Monday, August 27, 2007

Frame berpikir anak

Story ttg weekly report Daffa masih berkelanjutan, nih.

Saya yang rencananya mo jalan ke Malioboro sambil nunggu Daffa bubaran kelas, jadi mengurungkan niat. Sebagai gantinya, saya ke Gramedia mencari buku mewarnai dan pre-writing. Bukan dg niat apa-apa, cuman berpikir untuk mengasah ketrampilan motorik halus Daffa. Sudah itu, saya coba ke Psikologi section, siapa tahu ada buku yang membahas ttg masalah saya ini. Eehh, ternyata Psikologi section itu isinya kebanyakan adalah buku ttg remaja, buku ttg bayi, buku ttg pasangan kita... Yo wis, gak dapet apa-apa deh di section ini.

Sambil berangkat lagi ke Sunsmile untuk menjemput Daffa, saya mencoba mereview ttg pola perlakuan saya terhadap anak-anak, terutama thd Daffa. Hmm.... ternyata saya mendapatkan banyak hal. Banyak hal yang kadang tidak terlalu saya sadari bahwa mungkin hal tersebut berdampak tidak terlalu bagus pada anak.

Sesampai di sekolah, saya minta bertemu dg Principal Daffa yang kebetulan adalah psikolog. Kita membahas agak panjang ttg kekhawatiran saya terhadap Daffa. Ini summary dari diskusi kami tadi siang:

1. Posisi Daffa sebagai anak sulung di rumah sering membuat saya secara tidak sadar menuntut dia untuk bertingkah laku perfectionis. Selalu saya tekankan kalau tingkah lakunya adalah teladan untuk his baby brother.

Miss Deti menyarankan agar saya mulai belajar memandang bahwa Daffa adalah Daffa. Regardless dia anak sulung, berilah ruang bagi dia untuk berbuat salah. Beliau menganalogikan permasalahan dg mewarnai gambar. Ketika mewarnai gambar, biarkan dia mencoret warna sampai di luar garis, selama itu tidak menghilangkan tema.

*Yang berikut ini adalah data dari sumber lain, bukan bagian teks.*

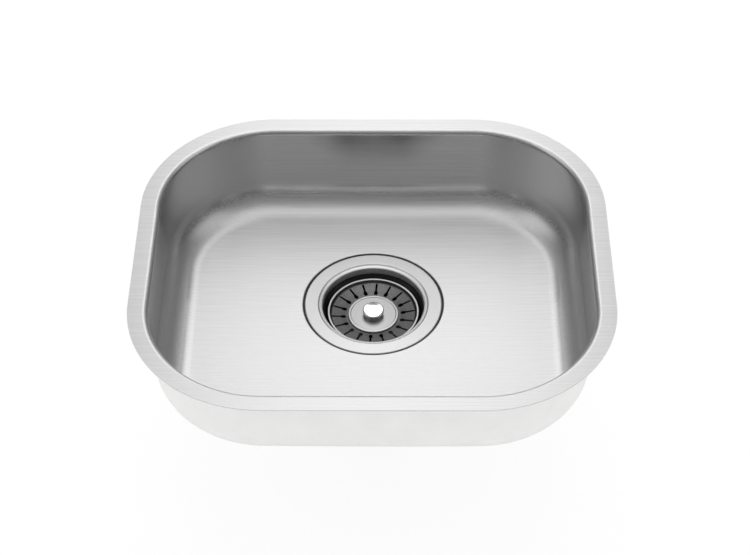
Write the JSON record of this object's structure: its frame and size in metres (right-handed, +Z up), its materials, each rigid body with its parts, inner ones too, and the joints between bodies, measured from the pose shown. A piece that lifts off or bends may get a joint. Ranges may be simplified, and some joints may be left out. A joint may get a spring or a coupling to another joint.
{
  "type": "undermount kitchen sink",
  "caption": "Compact undermount sink: a drawn brushed-steel bowl with a flat flange, and a lift-out basket strainer with a knob, stopper and tailpiece.",
  "frame": {"origin": "centre of the flange's top face, the face that meets the underside of the countertop", "axes": "+Z up out of the bowl, +X to the right along the longer side, +Y to the back, where the drain is set"},
  "size_m": [0.378, 0.326, 0.2158],
  "materials": {
    "bowl_steel": "stainless sheet, brushed left to right",
    "strainer_steel": "stainless sheet, satin polished in rings",
    "basket_steel": "stainless sheet, satin",
    "disc_steel": "stainless sheet, spun satin",
    "knob_steel": "turned and polished",
    "cup_steel": "plain pressed stainless",
    "spring_steel": "drawn stainless wire and bar",
    "tube_chrome": "plated tube",
    "seal_rubber": "black rubber, matt",
    "pad_rubber": "damping sheet, matt",
    "nut_plastic": "moulded, fine grain",
    "nylon": "natural nylon",
    "fibre": "pressed fibre"
  },
  "bodies": {
    "sink": {"sink_bowl": "bowl_steel", "floor_sound_pad": "pad_rubber", "wall_sound_pads": "pad_rubber", "strainer_body": "strainer_steel", "flange_seal": "seal_rubber", "clamp_gasket": "seal_rubber", "clamp_cup": "cup_steel", "friction_washer": "fibre", "lock_nut": "nut_plastic", "outlet_spud": "cup_steel", "tailpiece_washer": "nylon", "tailpiece": "tube_chrome", "coupling_nut": "nut_plastic", "outlet_crossbar": "cup_steel"},
    "guide": {"post_guide": "nylon"},
    "basket": {"strainer_basket": "basket_steel", "centre_disc": "disc_steel", "hub_sleeve": "cup_steel", "detent_ring": "spring_steel"},
    "plug": {"lift_knob": "knob_steel", "lift_stem": "spring_steel", "stopper_plate": "cup_steel", "stopper_disc": "seal_rubber", "stopper_washer": "cup_steel", "stem_nut": "spring_steel"}
  },
  "joints": [
    {"name": "basket_turn", "type": "hinge", "parent": "sink", "child": "guide", "pos_m": [0, 0.023, -0.08], "axis": [0, 0, 1], "continuous": true},
    {"name": "basket_lift", "type": "slide", "parent": "guide", "child": "basket", "axis": [0, 0, 1], "range_m": [0, 0.1]},
    {"name": "knob_pull", "type": "slide", "parent": "basket", "child": "plug", "axis": [0, 0, 1], "range_m": [0, 0.008]}
  ]
}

Ada baiknya sesekali dia diingatkan, bahwa dia punya adik yang selalu mencontoh apapun yang dia lakukan. Tetapi jangan terlalu menuntut Daffa untuk selalu menjadi teladan.

2. Terkadang saya memarahi Daffa dg agak berlebihan. Saya tahu kalo itu membuat dia takut dan khawatir tidak dicintai. Dan saya sering menggunakan itu untuk mengatur dia. Dengan ancaman saya akan marah, saya mencoba membuat Daffa menurut pada saya.

Well, it worked as expected. Saya jadi mudah mengatur Daffa ketika 'bandel'. Tapi ternyata, tanpa saya sadari, saya juga menumbuhkan hal lain pada Daffa. Ketika dia melakukan sesuatu yang tidak sesuai dg peraturan saya, dia khawatir pada kemarahan saya. Bukan pada konsekuensi dari pelanggaran aturan tersebut. Of course, kemarahan saya adalah salah satu konsekuensi dari pelanggaran aturan. Tapi kan bukan itu tujuan saya membuat peraturan di rumah. Bukan as simple as: if you follow my rule then you'll get reward, and if you break my rule you'll get punishment.

Ternyata dg berdiskusi dg 'ahli anak', memberi saya banyak pengetahuan.

Frame berpikir seorang anak adalah black and white. No grey inbetween. Tugas kitalah sebagai orang dewasa disekitarnya yang memberi tambahan khasanah pada anak2, membantu anak untuk memahami bahwa ada abu-abu diantara hitam dan putih tersebut. Bahwa ada toleransi dalam segala sesuatu.

Berbohong itu tidak baik. Tetapi dalam kehidupan sehari-hari, ada situasi yang membuat ktia tidak bisa lepas dari berbohong. Peraturan harus dipatuhi, tetapi ada kondisi-kondisi istimewa yang membuat peraturan itu tidak bisa diterapkan at anytime strickly. Dan tugas kitalah menuntun anak untuk mengerti bahwa ada aturan untuk setiap ketidakteraturan.

Hmmm.... lumayan agak plong hati saya setelah itu. Ketika saya keluar dari ruangan Principal, saya mencari Daffa. Rasanya saya ingin meminta maaf atas ketidaktahuan saya terhadap dunianya. Saya peluk dia erat-erat, sampai dia bingung. I just could say: 'I love you, Abang. I do love you.'

Saya pulang dari Sunsmile dg hati ringan. Pihak sekolah juga berjanji akan lebih memperhatikan Daffa, mencoba membuat dia menjadi 'biasa'. Menghilangkan ketakutannya ketika berbuat salah. Being incorrect is fine, since he is a learner.